■ TASK INSTRUCTIONS: Write every line of the material out exactly as shown.

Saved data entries
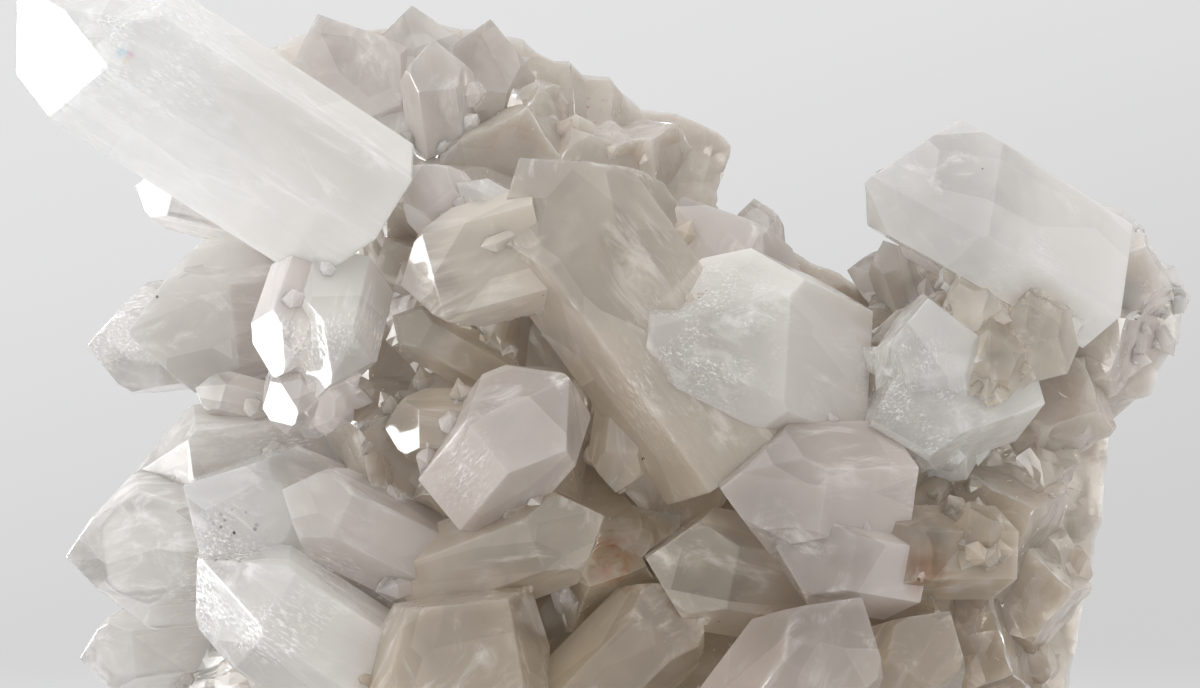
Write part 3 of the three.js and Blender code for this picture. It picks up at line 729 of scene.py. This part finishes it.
def softbox(name, place, target, size, glow):
    """A square soft light of a given brightness."""
    light = bpy.data.lights.new(name, "AREA")
    light.shape = "SQUARE"
    light.size = size
    light.energy = glow * math.pi * size ** 2
    made = bpy.data.objects.new(name, light)
    made.location = place
    made.rotation_mode = "QUATERNION"
    made.rotation_quaternion = (Vector(target) - Vector(place)).to_track_quat("-Z", "Y")
    made.visible_camera = False
    bpy.context.collection.objects.link(made)
    return made


softbox("key", (-1.05, 0.04, 0.08), (0, 0, 0.14), 0.5, 6.0)
glint = softbox("glint", (-1.0, 0.05, 0.05), (0, 0, 0.13), 0.8, 10.0)
glint.visible_diffuse = False
glint.data.use_shadow = False
softbox("above", (0.1, -0.5, 1.3), (0, 0, 0.12), 0.9, 0.5)


def world():
    """A pale surround: what the camera sees of it, and the brighter studio that lights the group."""
    made = bpy.data.worlds.new("studio")
    made.use_nodes = True
    tree = made.node_tree
    back = tree.nodes["Background"]
    direction = tree.nodes.new("ShaderNodeTexCoord").outputs["Generated"]

    def gradient(slope, low, high, low_colour, high_colour):
        along = tree.nodes.new("ShaderNodeVectorMath")
        along.operation = "DOT_PRODUCT"
        along.inputs[1].default_value = slope
        tree.links.new(direction, along.inputs[0])
        share = tree.nodes.new("ShaderNodeMapRange")
        share.interpolation_type = "SMOOTHSTEP"
        share.inputs["From Min"].default_value = low
        share.inputs["From Max"].default_value = high
        tree.links.new(along.outputs["Value"], share.inputs["Value"])
        mix = tree.nodes.new("ShaderNodeMix")
        mix.data_type = "RGBA"
        mix.inputs[6].default_value = low_colour
        mix.inputs[7].default_value = high_colour
        tree.links.new(share.outputs["Result"], mix.inputs["Factor"])
        return mix.outputs[2]

    seen = gradient((-0.3, 0.0, 1.0), -0.13, 0.13, tone("#cfcfcf"), tone("#e4e4e5"))
    light = gradient((-0.45, -0.2, 0.9), -1.0, 1.0,
                     (0.38, 0.37, 0.355, 1.0), (1.19, 1.19, 1.20, 1.0))
    choice = tree.nodes.new("ShaderNodeMix")
    choice.data_type = "RGBA"
    tree.links.new(tree.nodes.new("ShaderNodeLightPath").outputs["Is Camera Ray"], choice.inputs["Factor"])
    tree.links.new(light, choice.inputs[6])
    tree.links.new(seen, choice.inputs[7])
    tree.links.new(choice.outputs[2], back.inputs["Color"])
    bpy.context.scene.world = made


world()

# ---------------------------------------------------------------- camera

EYE = (0.0, -0.7, 0.1438)
camera_data = bpy.data.cameras.new("camera")
camera_data.lens = 105
camera_data.sensor_width = 36
camera_data.clip_start = 0.05
camera = bpy.data.objects.new("camera", camera_data)
camera.location = EYE
camera.rotation_euler = (math.pi / 2, 0, 0)
bpy.context.collection.objects.link(camera)
bpy.context.scene.camera = camera
bpy.context.scene.view_settings.view_transform = "Standard"
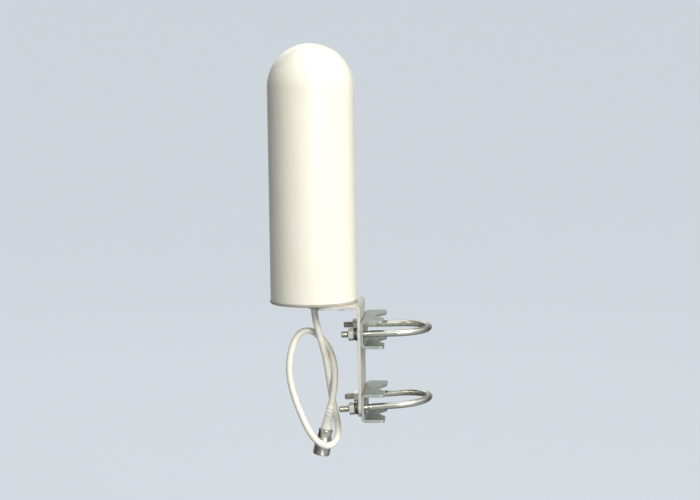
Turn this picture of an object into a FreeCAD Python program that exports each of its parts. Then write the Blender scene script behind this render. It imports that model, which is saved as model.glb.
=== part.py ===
import FreeCAD, Part
import math
import os

os.makedirs("parts", exist_ok=True)

# Pole-mount omnidirectional antenna, millimetres.
# A domed radome stands on a bent bracket, which two U-bolts clamp to an upright pole.
# Origin: on the centreline of the pole, half way between the two U-bolts.
# +Z up along the pole, +X from the antenna towards the pole,
# -Y the side on which the connector hangs in front of the cable.

Vector = FreeCAD.Vector
ORIGIN = Vector(0, 0, 0)
X_AXIS, Y_AXIS, Z_AXIS = Vector(1, 0, 0), Vector(0, 1, 0), Vector(0, 0, 1)

# ---------------------------------------------------------------- shared dimensions
# Parts of the head (radome, base and what they hold) are drawn round the Z axis
# at their own heights, then moved to the radome's centreline and lifted by head_z.
axis_x = -78.6
head_z = 0.7

# heights in the head's own drawing
flange_top_z = 57.3      # top of the bracket flange, underside of the base cap
wall_z = 59.6            # lower edge of the radome wall
floor_top_z = 63.3       # inside floor of the base cap
spigot_top_z = 71.3
stand_top_z = 75.0
sleeve_top_z = 142.0
cone_bottom_z = 146.0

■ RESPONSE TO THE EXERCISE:
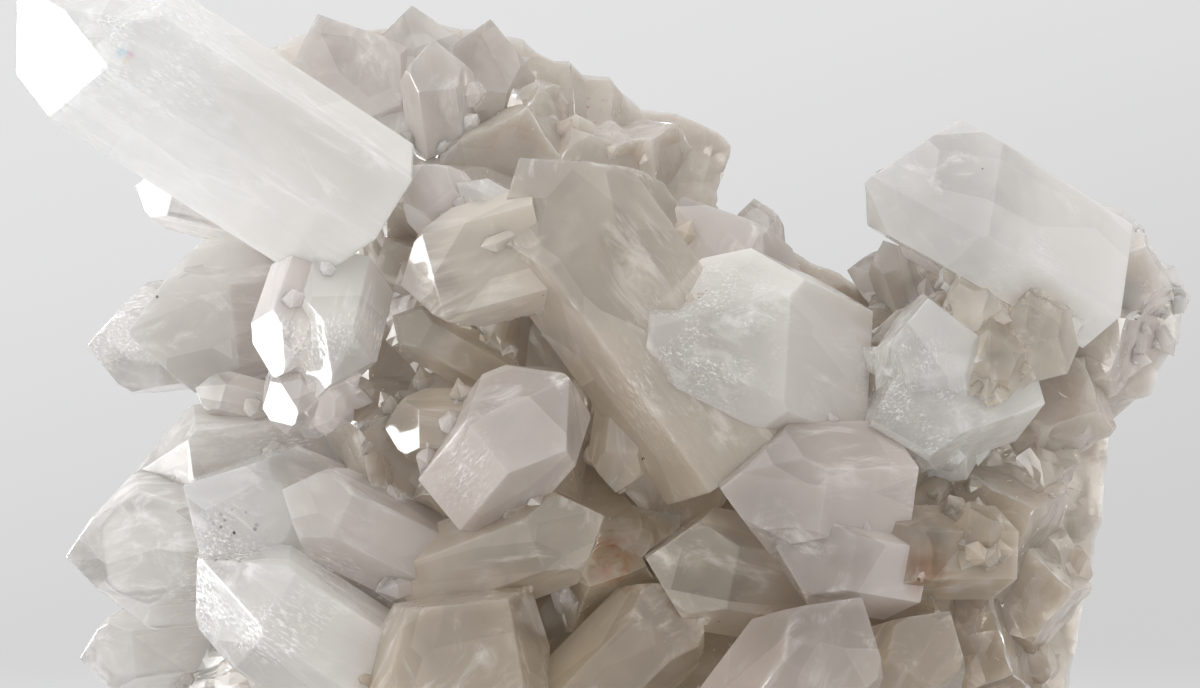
Write part 3 of the three.js and Blender code for this picture. It picks up at line 729 of scene.py. This part finishes it.
def softbox(name, place, target, size, glow):
    """A square soft light of a given brightness."""
    light = bpy.data.lights.new(name, "AREA")
    light.shape = "SQUARE"
    light.size = size
    light.energy = glow * math.pi * size ** 2
    made = bpy.data.objects.new(name, light)
    made.location = place
    made.rotation_mode = "QUATERNION"
    made.rotation_quaternion = (Vector(target) - Vector(place)).to_track_quat("-Z", "Y")
    made.visible_camera = False
    bpy.context.collection.objects.link(made)
    return made


softbox("key", (-1.05, 0.04, 0.08), (0, 0, 0.14), 0.5, 6.0)
glint = softbox("glint", (-1.0, 0.05, 0.05), (0, 0, 0.13), 0.8, 10.0)
glint.visible_diffuse = False
glint.data.use_shadow = False
softbox("above", (0.1, -0.5, 1.3), (0, 0, 0.12), 0.9, 0.5)


def world():
    """A pale surround: what the camera sees of it, and the brighter studio that lights the group."""
    made = bpy.data.worlds.new("studio")
    made.use_nodes = True
    tree = made.node_tree
    back = tree.nodes["Background"]
    direction = tree.nodes.new("ShaderNodeTexCoord").outputs["Generated"]

    def gradient(slope, low, high, low_colour, high_colour):
        along = tree.nodes.new("ShaderNodeVectorMath")
        along.operation = "DOT_PRODUCT"
        along.inputs[1].default_value = slope
        tree.links.new(direction, along.inputs[0])
        share = tree.nodes.new("ShaderNodeMapRange")
        share.interpolation_type = "SMOOTHSTEP"
        share.inputs["From Min"].default_value = low
        share.inputs["From Max"].default_value = high
        tree.links.new(along.outputs["Value"], share.inputs["Value"])
        mix = tree.nodes.new("ShaderNodeMix")
        mix.data_type = "RGBA"
        mix.inputs[6].default_value = low_colour
        mix.inputs[7].default_value = high_colour
        tree.links.new(share.outputs["Result"], mix.inputs["Factor"])
        return mix.outputs[2]

    seen = gradient((-0.3, 0.0, 1.0), -0.13, 0.13, tone("#cfcfcf"), tone("#e4e4e5"))
    light = gradient((-0.45, -0.2, 0.9), -1.0, 1.0,
                     (0.38, 0.37, 0.355, 1.0), (1.19, 1.19, 1.20, 1.0))
    choice = tree.nodes.new("ShaderNodeMix")
    choice.data_type = "RGBA"
    tree.links.new(tree.nodes.new("ShaderNodeLightPath").outputs["Is Camera Ray"], choice.inputs["Factor"])
    tree.links.new(light, choice.inputs[6])
    tree.links.new(seen, choice.inputs[7])
    tree.links.new(choice.outputs[2], back.inputs["Color"])
    bpy.context.scene.world = made


world()

# ---------------------------------------------------------------- camera

EYE = (0.0, -0.7, 0.1438)
camera_data = bpy.data.cameras.new("camera")
camera_data.lens = 105
camera_data.sensor_width = 36
camera_data.clip_start = 0.05
camera = bpy.data.objects.new("camera", camera_data)
camera.location = EYE
camera.rotation_euler = (math.pi / 2, 0, 0)
bpy.context.collection.objects.link(camera)
bpy.context.scene.camera = camera
bpy.context.scene.view_settings.view_transform = "Standard"
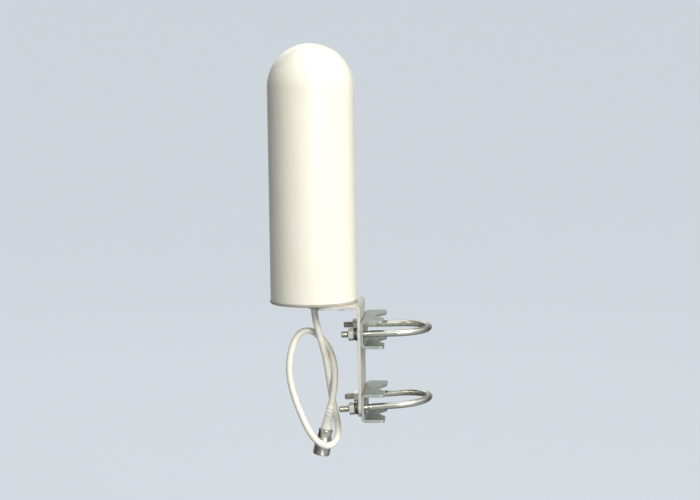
Turn this picture of an object into a FreeCAD Python program that exports each of its parts. Then write the Blender scene script behind this render. It imports that model, which is saved as model.glb.
=== part.py ===
import FreeCAD, Part
import math
import os

os.makedirs("parts", exist_ok=True)

# Pole-mount omnidirectional antenna, millimetres.
# A domed radome stands on a bent bracket, which two U-bolts clamp to an upright pole.
# Origin: on the centreline of the pole, half way between the two U-bolts.
# +Z up along the pole, +X from the antenna towards the pole,
# -Y the side on which the connector hangs in front of the cable.

Vector = FreeCAD.Vector
ORIGIN = Vector(0, 0, 0)
X_AXIS, Y_AXIS, Z_AXIS = Vector(1, 0, 0), Vector(0, 1, 0), Vector(0, 0, 1)

# ---------------------------------------------------------------- shared dimensions
# Parts of the head (radome, base and what they hold) are drawn round the Z axis
# at their own heights, then moved to the radome's centreline and lifted by head_z.
axis_x = -78.6
head_z = 0.7

# heights in the head's own drawing
flange_top_z = 57.3      # top of the bracket flange, underside of the base cap
wall_z = 59.6            # lower edge of the radome wall
floor_top_z = 63.3       # inside floor of the base cap
spigot_top_z = 71.3
stand_top_z = 75.0
sleeve_top_z = 142.0
cone_bottom_z = 146.0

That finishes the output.